If you want to force your own resources location, then you can set system environment variable ESTNLTK_RESOURCES to a full path of the new resources directory.
Note that this must be an existing directory where writing is permitted.
Naturally, it is advisable to set the environment variable _before_ downloading any resources.

### Removing resources

Use the function `delete_resource` to remove a downloaded resource:

In [7]:
from estnltk.resource_utils import delete_resource
delete_resource('word2vec_words_sg_s100_2015-06-21')

True

The function returns True in case of a successful deletion. 
Note that resources can be deleted only by their specific names, not by their aliases.
E.g. `delete_resource('word2vec_sg')` would not have worked in the previous example.

### Integrating automatic resource downloading ( for developers )

If you are creating a tagger that needs some of external / downloadable resources, then you can use the function `get_resource_paths` with an autodownload option.

Namely, if you set `download_missing=True` and the requested resource has not been downloaded yet, then the user is prompted with a question asking for a permission to download the missing resource. 
If the user gives the permission, then the resource will be downloaded automatically and it's path returned as a result:

In [8]:
from estnltk.downloader import get_resource_paths
get_resource_paths('word2vec_words_sg_s100_2015-06-21', only_latest=True, download_missing=True)

This requires downloading resource 'word2vec_words_sg_s100_2015-06-21' (size: 322M). Proceed with downloading? [Y/n] Y


Downloading word2vec_words_sg_s100_2015-06-21: 305214it [00:31, 9579.56it/s] 

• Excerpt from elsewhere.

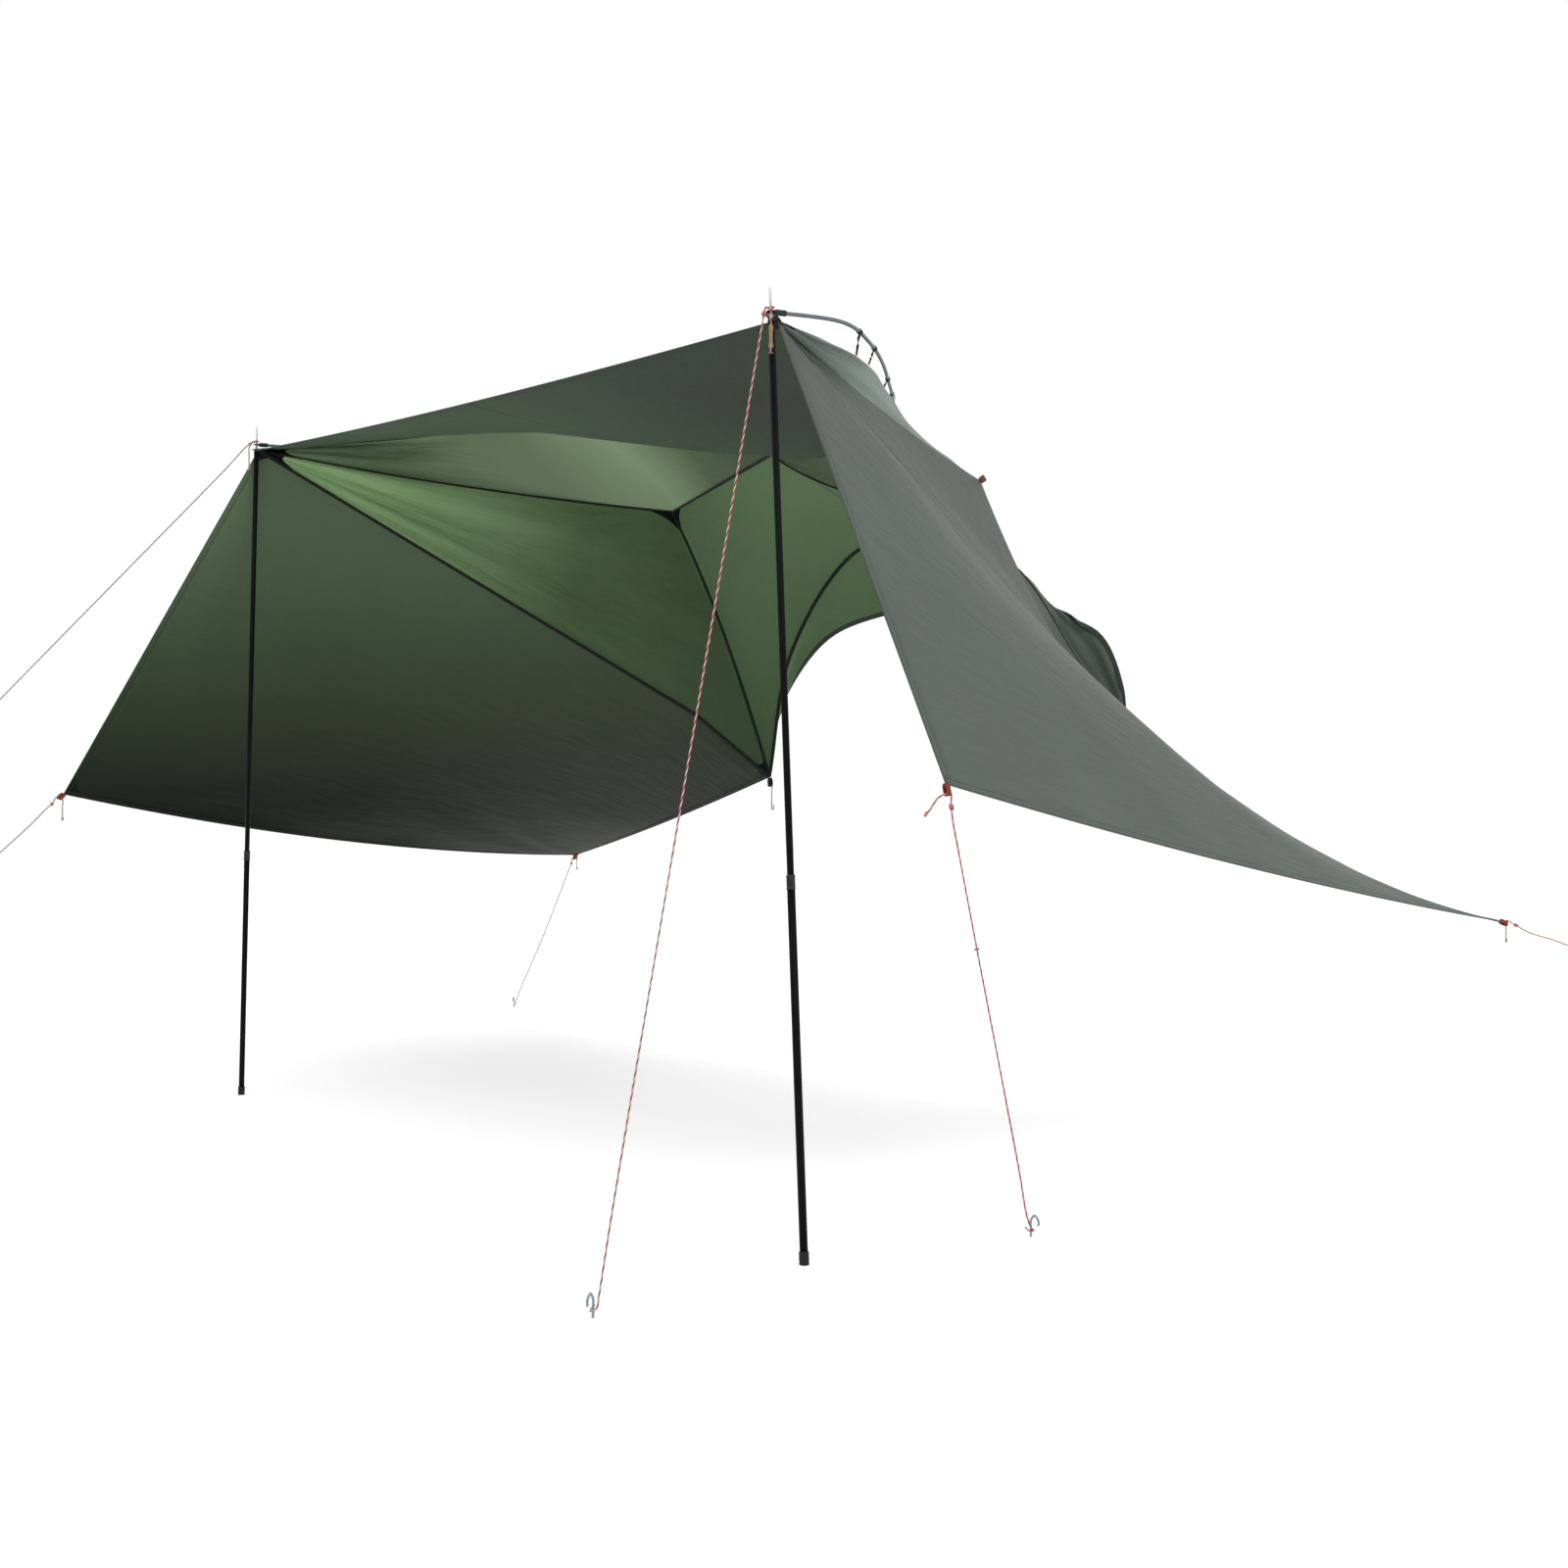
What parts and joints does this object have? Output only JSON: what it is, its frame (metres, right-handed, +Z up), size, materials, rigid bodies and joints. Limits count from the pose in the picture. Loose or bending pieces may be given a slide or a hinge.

'C:\\Programmid\\Miniconda3\\envs\\py37_estnltk_neural\\lib\\site-packages\\estnltk\\estnltk_resources\\word2vec\\embeddings_2015-06-21\\words.sg.s100.w2v.bin'

So, you can use `get_resource_paths` in the constructor of tagger to get the path to a required resource, and download the resource (with user's permission) automatically if it is missing.